Mike Jumper: Yes. You liked the road you were on, lengthy as it was. 

Mark Humayun: You have to enjoy the road you’re on; otherwise, these sorts of projects can end up being too taxing. Could I have done it faster? No. We didn’t know the information. I think we needed the 25 years to develop it.


Argus II Development? Think Decades, Not Years

An ASRS colleague recalls the early days of artifical-retina research

I had the pleasure of meeting Mark Humayun in 1990 at the 21st Annual Neural Prosthesis Workshop at the National Institutes of Health. Our posters describing the concept of developing a retinal prosthetic were placed side by side. At the time, I thought no one had ever presented such an idea—though I later learned that Mark and his colleagues had first presented their concept for an artificial retina at the 1988 ARVO meeting.

Earlier attempts by others to create a visual prosthetic by applying electrodes to the visual cortex had largely failed.

‘We have developed a prototype retinal micro stimulator designed to stimulate retinal ganglion cells in the inner retina.’ —Mark S. Humayun, MD, PhD
October 1990[1] 

By 1990, scientists were beginning to learn more about chronically stimulating neurons without killing them and how to design electrodes that would not degrade in the process. Ophthalmologists, by then comfortable with vitrectomy, could access the retinal surface and the subretinal space. The time was right for creation of a retinal prosthetic.
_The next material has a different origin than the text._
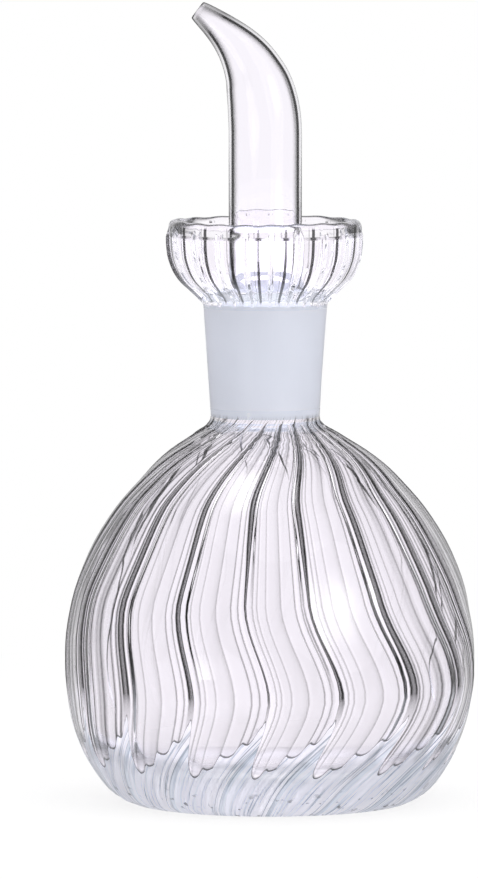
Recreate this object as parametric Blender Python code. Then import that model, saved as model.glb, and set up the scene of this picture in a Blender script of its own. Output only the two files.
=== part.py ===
"""Glass oil cruet: a swirled, ribbed flask with a ground neck and a drip collar, and a lift-out pouring stopper.

Units are metres and +Z is up. The flask stands on z = 0 with its bulb centred on the origin, and the spout
leans towards -X. The flask is blown from three components that are flame-sealed end to end (bulb, neck
socket and drip collar), and the stopper from two (ground plug and pouring spout).
"""

import math

import bmesh
import bpy
from mathutils import Vector

# Whole cruet
OVERALL_HEIGHT = 0.127  # from the foot to the highest point of the spout's tip
SEAM_GAP = 0.0003  # left at each flame-sealed seam
MERGE_DISTANCE = 0.00001

# Flask bulb
BULB_RADIUS = 0.03255  # between its ribs
BULB_HEIGHT = 0.0614  # up to the seam under the neck
EQUATOR_HEIGHT = 0.024
FOOT_RADIUS = 0.0222
FLOOR_THICKNESS = 0.006
BULB_WALL = 0.0014
NECK_SET_OVER = 0.0007  # the neck stands this far to the left of the bulb's centre, as it was blown

# Ribs, which run the whole way up the bulb and the collar
RIB_COUNT = 18
OUTER_RIB_HEIGHT = 0.00025
INNER_RIB_HEIGHT = 0.0008
FLOOR_RIB_HEIGHT = 0.0022  # where the ribs gather into the thick base
COLLAR_RIB_HEIGHT = 0.0005
BULB_FIRST_RIB = math.radians(-97)
COLLAR_FIRST_RIB = math.radians(-80)
ROOT_TURN = math.radians(25)  # the swirl under the neck
BELLY_TURN = math.radians(7)  # the swirl at the belly's S-bend
FOOT_TURN = math.radians(-17)  # the swirl at the foot
SWIRL_LEAN_SHARE = 0.6  # how much stronger the lower swirl is on the right than in the middle

# Neck socket and plug, a 1 in 10 ground taper
PLUG_RADIUS = 0.00725  # at its large end
PLUG_LENGTH = 0.020
PLUG_TAPER_SHARE = 0.05  # radius lost per length
PLUG_CLEARANCE = 0.0002
PLUG_PROUD = 0.0024  # how far the ground cone stands above the seam over the neck
PLUG_WALL = 0.0015
GROOVE_DEPTH = 0.0006
GROOVE_ANGLE = math.radians(-110)
SHOULDER_HEIGHT = 0.0014
SHOULDER_SWELL_SHARES = (0.7, 0.45)  # where its outline bends, outward and upward
NECK_LENGTH = 0.0175
NECK_ROOT_WALL = 0.0022
NECK_TOP_WALL = 0.0025

# Drip collar
COLLAR_RADIUS = 0.0153  # between its ribs
COLLAR_HEIGHT = 0.0137
COLLAR_WALL = 0.0013
RIM_THICKNESS = 0.0019

# Pouring spout
SPOUT_RADIUS = 0.0058
SPOUT_WALL = 0.001
SPOUT_STRAIGHT = 0.0228  # from the plug's shoulder to the start of the bend
SPOUT_BEND = 0.0199  # from there up to the centre of the tip
SPOUT_REACH = 0.0106  # from the neck's axis to the centre of the tip
TIP_RADIUS = 0.00165
TIP_WALL = 0.0006
TIP_LEAN = math.radians(53)  # from the vertical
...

At the workshop, Mark Humayun was a graduate student in biomedical engineering at the University of North Carolina and an ophthalmology resident at Duke University. He had already been working on this project since 1987, and engineers were designing the earliest prototype. I was a retina fellow at the Jules Stein Eye Institute at UCLA. As a resident, I had also developed the idea of creating a subretinal or epiretinal prosthetic. My colleagues and professors considered my idea eccentric. (I think they actually thought I was nuts!)

‘Direct electrical stimulation of the inner retina by an array of chronically implanted microelectrodes may provide useful vision to patients who are blinded by diseases of the outer retina.’ —Brett T. Foxman, MD
October 1990[2]

When I met Mark, I felt vindicated that not only did someone else have a similar, wacky idea, but that others felt it was worth pursuing. I knew that bringing this idea to fruition would require an enormous amount of dedication—and that is exactly what Mark Humayun has provided.
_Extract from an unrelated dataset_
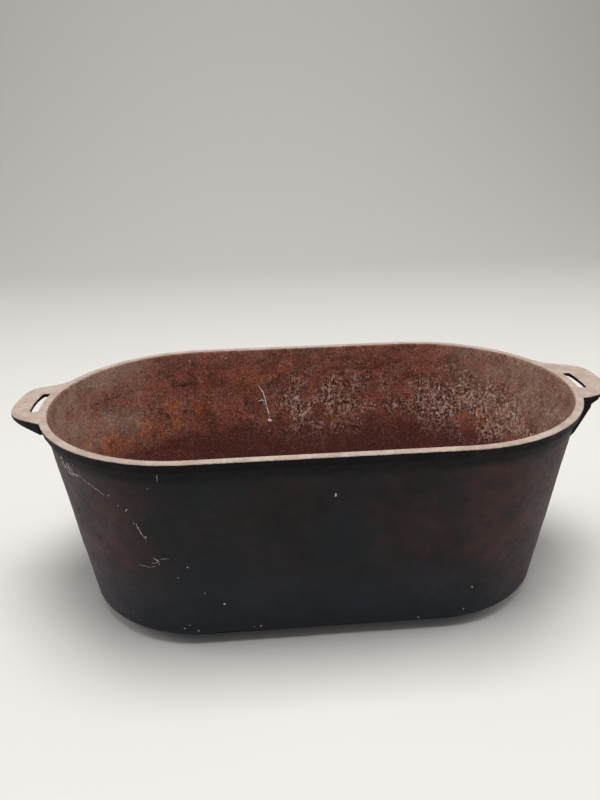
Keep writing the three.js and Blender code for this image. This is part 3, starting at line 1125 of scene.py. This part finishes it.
@dataclass(frozen=True)
class Gusset:
    """A tall upright web under a leg of the right tab, running down past the band to the wall."""

    casting: Casting
    sign: int
    angle: float = math.radians(16.3)
    thickness: float = 4.5
    edge_radius: float = 1.0

    def build(self, material: bpy.types.Material) -> bpy.types.Object:
        """Makes the web: its outline is shrunk towards its middle over both faces and swept across."""
        outline = evenly(np.array(GUSSET_EDGE + GUSSET_EDGE[:1]), 121)[:-1]
        middle = np.array([142.5, 181.0])
        distance = np.linalg.norm(outline - middle, axis=1)
        turn = np.linspace(0, math.pi / 2, 5)
        face = np.array([0.02, 0.3, 0.6, 0.85])
        rounding = self.edge_radius * (1 - np.sin(turn))[:, None] * np.ones((1, len(outline)))
        inset = np.concatenate([distance[None] * (1 - face[:, None]), rounding])
        half = self.thickness / 2
        across = np.concatenate([np.full(len(face), half), half - self.edge_radius * (1 - np.cos(turn))])
        inset = np.concatenate([inset, inset[::-1]])
        across = np.concatenate([across, -across[::-1]])
        flat = middle + (outline - middle)[None] * (1 - inset / distance)[..., None]
        turned = self.sign * self.angle
        x = self.casting.plan.centre + flat[..., 0] * math.cos(turned) - across[:, None] * math.sin(turned)
        y = flat[..., 0] * math.sin(turned) + across[:, None] * math.cos(turned)
        place = np.stack([x, y, flat[..., 1]], axis=2)
        place[..., 1] += 0.2 * layered(place, 14, 63, 2)
        # painted shade: darker towards the top of the web, under the tab
        painted_shade, bloom = 0.6 * ease(155, 190, place[..., 2]), 0.5 * self.casting.bloom(place)
        name = "front" if self.sign < 0 else "rear"
        return grid_piece(f"right_{name}_gusset", place, False, material,
                          {Field.PAINTED_SHADE: painted_shade, Field.BLOOM: bloom})


# ------------------------------------------------------------------ lint, web and drops

# Threads: the places (x, z) that each goes through, its radius, and the seed of its noise.
WEB = (
    (((-219, 184), (-217, 177), (-209, 173), (-201, 172)), 0.3, 101),
    (((-216, 178), (-212, 176), (-206, 176)), 0.25, 107),
    (((-221, 178), (-214, 172), (-205, 170)), 0.22, 111),
    (((-214, 184), (-211, 179), (-212, 173)), 0.25, 117),
    (((-202, 173), (-192, 168), (-180, 163)), 0.2, 113),
    (((-200, 171), (-190, 167), (-178, 160)), 0.14, 119),
    (((-157, 139), (-154, 130), (-150, 121)), 0.25, 121),
    (((-147, 103), (-142, 101), (-146, 97), (-149, 98)), 0.32, 131),
    (((-141, 103), (-137, 104), (-133, 103)), 0.18, 133),
    (((-160, 93), (-152, 92), (-145, 94)), 0.16, 135),
    (((-134.5, 191), (-134, 187), (-134.5, 182)), 0.2, 137),
)
STRAW = (
    (((-51, 158), (-44, 141), (-40, 118)), 1.0, 141),
    (((-49, 143), (-45, 136), (-42, 127)), 0.6, 151),
    (((-53, 139), (-47, 141), (-43, 138)), 0.45, 149),
)
# Drops and lint: x, z, width and height.
LINT = ((-220, 182, 2.2, 3.2), (-218.5, 178, 1.6, 3.6), (-217, 174, 2.4, 1.6), (-214, 179, 1.4, 2.0),
        (-212, 173.5, 2.6, 1.4), (-208, 172, 3.0, 1.6), (-205, 171.5, 2.6, 1.2),
        (-210, 178, 1.3, 1.3), (-207, 182, 1.2, 1.6), (-204, 186, 1.4, 1.2), (-150.5, 125, 1.5, 1.8),
        (-156, 134, 1.6, 1.9), (-144, 101, 2.6, 1.3), (-142.5, 97, 1.4, 2.2), (-163, 151.5, 1.8, 1.2),
        (-143, 175, 1.4, 1.1), (-177, 163, 1.5, 1.2), (-66, 19, 1.6, 1.0))
DROPS_OUTSIDE = ((5, 161, 3.0, 6.0), (-119, 94, 1.5, 2.0), (-128, 82, 1.3, 1.6), (-107, 63, 1.2, 1.5),
                 (-91, 49, 3.0, 2.6), (131, 48, 1.8, 2.2), (-170, 154, 1.6, 1.2),
                 (-164, 150, 2.2, 1.2), (-159, 138, 1.6, 2.0), (-128, 21, 2.2, 1.6),
                 (-116, 18, 2.6, 1.2), (-123, 25, 1.4, 1.4), (84, 16, 2.4, 1.2), (126, 22, 1.6, 1.4),
                 (-60, 19, 2.8, 1.0))
DROPS_INSIDE = ((-40, 115, 8.6, 7.6), (-41, 103, 1.6, 1.6), (-87, 191, 3.0, 1.2), (85, 128, 2.0, 1.8),
                (184, 138, 1.8, 1.6))


@dataclass(frozen=True)
class Litter:
    """What has stuck to the pot in a shed: a torn web, lint, a straw and dried drops."""

    casting: Casting
    lift: float = 0.5
    drop_size: float = 0.6

    def on_wall(self, x: float, z: float, inside: bool) -> tuple[np.ndarray, np.ndarray]:
        """A place on the front face, or on the inner rear face, and the direction away from the iron."""
        c = self.casting
        inset = c.inner_inset(z) if inside else c.outer_inset(z)
        beyond = math.copysign(max(abs(x) - c.plan.centre, 0), x)
        depth = c.plan.depth_at(x, inset)
        away = np.array([-beyond, -depth, 0.0]) if inside else np.array([beyond, -depth, 0.0])
        away = away / np.linalg.norm(away)
        return np.array([x, depth if inside else -depth, z]) + away * self.lift, away

    def strand(self, stops: tuple[tuple[float, float], ...], radius: float, seed: int, inside: bool,
               sides: int = 6, steps: int = 60) -> tuple[np.ndarray, np.ndarray]:
        """A thin crooked thread through places on the wall.

        The stops are joined by straight stretches, shaken sideways by noise, and a ring of points is
        set round each step. The ends shrink to points.
        """
        knots = np.array([self.on_wall(x, z, inside)[0] for x, z in stops])
        walked = np.concatenate([[0], np.cumsum(np.linalg.norm(np.diff(knots, axis=0), axis=1))])
        at = np.linspace(0, walked[-1], steps)
        path = np.stack([np.interp(at, walked, knots[:, axis]) for axis in range(3)], axis=1)
        shake = np.stack([noise(path, 7, seed + axis) for axis in range(3)], axis=1) * 1.3
        path = path + shake * np.array([1, 0.25, 1])
        along = np.gradient(path, axis=0)
        along /= np.linalg.norm(along, axis=1)[:, None]
        across = np.cross(along, [0.0, 1.0, 0.0])
        across /= np.linalg.norm(across, axis=1)[:, None]
        over = np.cross(along, across)
        taper = np.sqrt(np.sin(np.linspace(0.02, 3.12, steps)))
        swell = radius * (0.7 + 0.5 * noise(path, 4, seed + 9)) * taper
        angle = np.arange(sides) / sides * 2 * math.pi
        wide, tall = np.cos(angle)[None, :, None], np.sin(angle)[None, :, None]
        ring = wide * across[:, None] + tall * over[:, None]
        points = path[:, None] + ring * swell[:, None, None]
        return points.reshape(-1, 3), grid_faces(steps, sides, False)

    def drop(self, x: float, z: float, wide: float, tall: float, inside: bool,
             sides: int = 10) -> tuple[np.ndarray, np.ndarray]:
        """A flat dried drop: rings that shrink towards its top and sink into the iron below."""
        centre, away = self.on_wall(x, z, inside)
        across = np.cross(away, [0.0, 0.0, 1.0])
        upward = np.cross(across, away)
        angle = np.arange(sides) / sides * 2 * math.pi
        wobble = 1 + 0.45 * noise(np.stack([np.cos(angle), np.sin(angle), 0 * angle + x], 1), 0.8, 83)
        sideways = np.cos(angle)[:, None] * across * self.drop_size * wide
        upwards = np.sin(angle)[:, None] * upward * self.drop_size * tall
        rings = []
        for share, height in ((0.03, -1.2), (1.0, -1.2), (1.0, -0.4), (0.8, 0.0), (0.4, 0.25), (0.03, 0.3)):
            rings.append(centre + (sideways + upwards) * wobble[:, None] * share / 2 + away * height)
        return np.concatenate(rings), grid_faces(len(rings), sides, False)

    def gather(self, name: str, parts: list[tuple[np.ndarray, np.ndarray]],
               material: bpy.types.Material) -> bpy.types.Object:
        """Joins small parts into one piece, each with its own faces turned outwards."""
        points, faces, start = [], [], 0
        for part_points, part_faces in parts:
            points.append(part_points)
            faces.append(facing_out(part_points, part_faces) + start)
            start += len(part_points)
        return make_piece(name, np.concatenate(points), np.concatenate(faces), material)

    def build(self, material: bpy.types.Material) -> list[bpy.types.Object]:
        """Makes the web with its lint, the straw inside, and the drops outside and inside."""
        web = [self.strand(stops, radius, seed, False) for stops, radius, seed in WEB]
        straw = [self.strand(stops, radius, seed, True) for stops, radius, seed in STRAW]
        drops = [self.drop(*drop, False) for drop in LINT + DROPS_OUTSIDE]
        drops += [self.drop(*drop, True) for drop in DROPS_INSIDE]
        return [
            self.gather("torn_web", web, material),
            self.gather("straw_inside", straw, material),
            self.gather("dried_drops", drops, material),
        ]


# ------------------------------------------------------------------ studio

@dataclass(frozen=True)
class Studio:
    """A pale sweep of paper, soft light from above, and the camera."""

    eye: tuple[float, float, float] = (-0.0555, -0.5973, 0.4348)
    yaw: float = 0.0716
    pitch: float = 0.3879
    roll: float = -0.0198
    lens: float = 30.11
    half_width: float = 7.0
    sweep_start: float = 1.6
    sweep_radius: float = 1.2
    sweep_height: float = 6.0
    room: str = "#f2f1ee"
    room_strength: float = 0.3
    light_size: float = 1.2
    overhead_power: float = 52.0
    side_power: float = 12.0

    def place_camera(self) -> None:
        """Stands the camera above the front of the pot, looking down into it."""
        away = Vector((math.sin(self.yaw) * math.cos(self.pitch), math.cos(self.yaw) * math.cos(self.pitch),
                       -math.sin(self.pitch)))
        level = away.cross(Vector((0, 0, 1))).normalized()
        above = level.cross(away)
        right = level * math.cos(self.roll) + above * math.sin(self.roll)
        up = above * math.cos(self.roll) - level * math.sin(self.roll)
        data = bpy.data.cameras.new("camera")
        data.lens, data.clip_start, data.clip_end = self.lens, 0.01, 50
        camera = bpy.data.objects.new("camera", data)
        turned = Matrix((right, up, -away)).transposed().to_4x4()
        camera.matrix_world = Matrix.Translation(self.eye) @ turned
        bpy.context.scene.collection.objects.link(camera)
        bpy.context.scene.camera = camera

    def lay_paper(self, material: bpy.types.Material) -> None:
        """Lays the floor and curves it up far behind the pot."""
        turn = np.linspace(0, math.pi / 2, 24)
        curve = self.sweep_start + self.sweep_radius * np.sin(turn)
        y = np.concatenate([[-self.half_width], curve, curve[-1:]])
        z = np.concatenate([[0.0], self.sweep_radius * (1 - np.cos(turn)), [self.sweep_height]])
        x = np.array([-self.half_width, self.half_width])
        place = np.stack(np.broadcast_arrays(x[None], y[:, None], z[:, None]), -1).reshape(-1, 3)
        row = np.arange(len(y) - 1)[:, None] * 2
        faces = row + np.array([[0, 1, 3, 2]])
        mesh = bpy.data.meshes.new("paper_sweep")
        mesh.from_pydata(place.tolist(), [], faces.tolist())
        mesh.polygons.foreach_set("use_smooth", np.ones(len(faces), dtype=bool))
        mesh.materials.append(material)
        paper = bpy.data.objects.new("paper_sweep", mesh)
        bpy.context.scene.collection.objects.link(paper)

    def hang_light(self, name: str, place: tuple[float, float, float], aim: tuple[float, float, float],
                   power: float) -> None:
        """Hangs one square soft light that points at a place."""
        data = bpy.data.lights.new(name, "AREA")
        data.shape, data.size, data.energy = "SQUARE", self.light_size, power
        light = bpy.data.objects.new(name, data)
        light.location = place
        light.rotation_mode = "QUATERNION"
        light.rotation_quaternion = (Vector(aim) - Vector(place)).to_track_quat("-Z", "Y")
        bpy.context.scene.collection.objects.link(light)

    def light(self) -> None:
        """A dim even room, a broad light above and a little in front, and weak ones at both sides."""
        world = bpy.data.worlds.new("studio")
        world.use_nodes = True
        shade = world.node_tree.nodes["Background"]
        shade.inputs["Color"].default_value = linear(self.room)
        shade.inputs["Strength"].default_value = self.room_strength
        bpy.context.scene.world = world
        self.hang_light("overhead", (0.0, -0.15, 2.3), (0.0, 0.0, 0.1), self.overhead_power)
        self.hang_light("left_side", (-2.0, 0.2, 1.1), (-0.1, 0.0, 0.1), self.side_power)
        self.hang_light("right_side", (2.0, 0.2, 1.1), (0.1, 0.0, 0.1), self.side_power)
        bpy.context.scene.view_settings.view_transform = "Standard"


def main() -> None:
    """Builds the studio and the pot."""
    logging.basicConfig(level=logging.INFO, format="%(name)s: %(message)s")
    studio = Studio()
    studio.place_camera()
    studio.lay_paper(StudioPaper().make())
    studio.light()
    casting = Casting.from_frame()
    seasoned, rusted, worn = SeasonedIron().make(), RustedIron().make(), WornIron().make()
    wall = PotWall(casting)
    place_piece(wall.build_outside(seasoned), "wall_iron", "side_wall", "lower_corner")
    place_piece(wall.build_inside(rusted), "wall_iron", "side_wall", "lower_corner")
    place_piece(RimBand(casting).build(worn), "rim_iron", "rim_band")
    place_piece(BasePan(casting).build(rusted), "base_iron", "sunken_base")
    left = Handle(casting, Side.LEFT, LEFT_EDGE, 22.0, 22.0, 7.5).build(worn)
    place_piece(left, "handle_iron", "left_handle", "left_handle_front_rib", "left_handle_rear_rib")
    right = Handle(casting, Side.RIGHT, RIGHT_EDGE, 25.0, 15.0).build(worn)
    place_piece(right, "handle_iron", "right_handle")
    place_piece(Gusset(casting, -1).build(seasoned), "handle_iron", "right_handle_front_rib")
    place_piece(Gusset(casting, 1).build(seasoned), "handle_iron", "right_handle_rear_rib")
    for piece in Litter(casting).build(PaleLint().make()):
        place_piece(piece, "handle_iron")


if __name__ == "__main__":
    main()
He has doggedly pursued this retinal prosthesis concept over the past 25 years as a graduate student, ophthalmology resident, retina fellow, and professor. I watched him from a distance with pride (and envy) as the prosthesis developed. For years, the “proof of concept” was still elusive. Now, almost 23 years after meeting Mark Humayun, he has my admiration and I offer him my heartfelt congratulations. 






References

1. Humayun MS, de Juan Jr E, Sato Y, Propst R, Timmins M, Venkatasubramarian R, Phillips H; Duke Eye Center. Intraocular Retinal Microstimulator [poster]. Presented at: National Institutes of Health 21st Annual Neural Prosthesis Workshop, October 17-19, 1990, Bethesda, MD.
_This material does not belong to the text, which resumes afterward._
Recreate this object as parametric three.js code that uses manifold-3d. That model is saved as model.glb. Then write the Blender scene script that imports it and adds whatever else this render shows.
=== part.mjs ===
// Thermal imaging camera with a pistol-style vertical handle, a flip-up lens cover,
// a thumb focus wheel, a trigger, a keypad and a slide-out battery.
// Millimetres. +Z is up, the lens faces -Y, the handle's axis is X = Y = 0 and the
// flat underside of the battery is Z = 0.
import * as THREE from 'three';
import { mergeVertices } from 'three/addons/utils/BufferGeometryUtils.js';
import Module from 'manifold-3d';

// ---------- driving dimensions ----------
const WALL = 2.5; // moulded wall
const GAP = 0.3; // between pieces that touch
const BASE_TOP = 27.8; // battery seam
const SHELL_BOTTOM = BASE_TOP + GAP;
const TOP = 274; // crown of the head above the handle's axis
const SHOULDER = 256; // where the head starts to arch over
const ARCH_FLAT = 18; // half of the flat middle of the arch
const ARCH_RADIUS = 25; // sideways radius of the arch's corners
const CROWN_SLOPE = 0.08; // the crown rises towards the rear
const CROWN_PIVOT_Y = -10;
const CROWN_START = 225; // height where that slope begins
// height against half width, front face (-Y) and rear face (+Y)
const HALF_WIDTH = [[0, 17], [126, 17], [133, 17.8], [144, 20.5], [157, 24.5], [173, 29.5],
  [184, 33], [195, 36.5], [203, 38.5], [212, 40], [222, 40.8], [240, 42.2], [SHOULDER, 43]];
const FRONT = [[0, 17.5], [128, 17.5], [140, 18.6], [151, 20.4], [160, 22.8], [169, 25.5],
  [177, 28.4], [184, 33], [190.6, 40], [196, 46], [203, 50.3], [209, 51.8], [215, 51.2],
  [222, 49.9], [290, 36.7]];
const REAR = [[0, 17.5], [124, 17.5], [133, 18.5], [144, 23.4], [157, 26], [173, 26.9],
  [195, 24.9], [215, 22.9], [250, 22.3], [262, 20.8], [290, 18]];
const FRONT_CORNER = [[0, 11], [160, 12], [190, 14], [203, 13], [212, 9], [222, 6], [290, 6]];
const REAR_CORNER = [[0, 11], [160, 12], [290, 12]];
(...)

2. Foxman BT; Jules Stein Eye Institute. Rationale for the Development of an Intraocular Visual Prosthesis [poster]. Presented at: National Institutes of Health 21st Annual Neural Prosthesis Workshop, October 17-19, 1990, Bethesda, MD. 


Financial disclosures

Dr. Jumper – COVALENT MEDICAL, INC: Equity Owner, Stock; DUTCH OPHTHALMIC USA: Speaker, Honoraria.

Dr. Humayun
 – SECOND SIGHT MEDICAL PRODUCTS, INC: Consultant, Investigator, Intellectual Property Rights, Stock.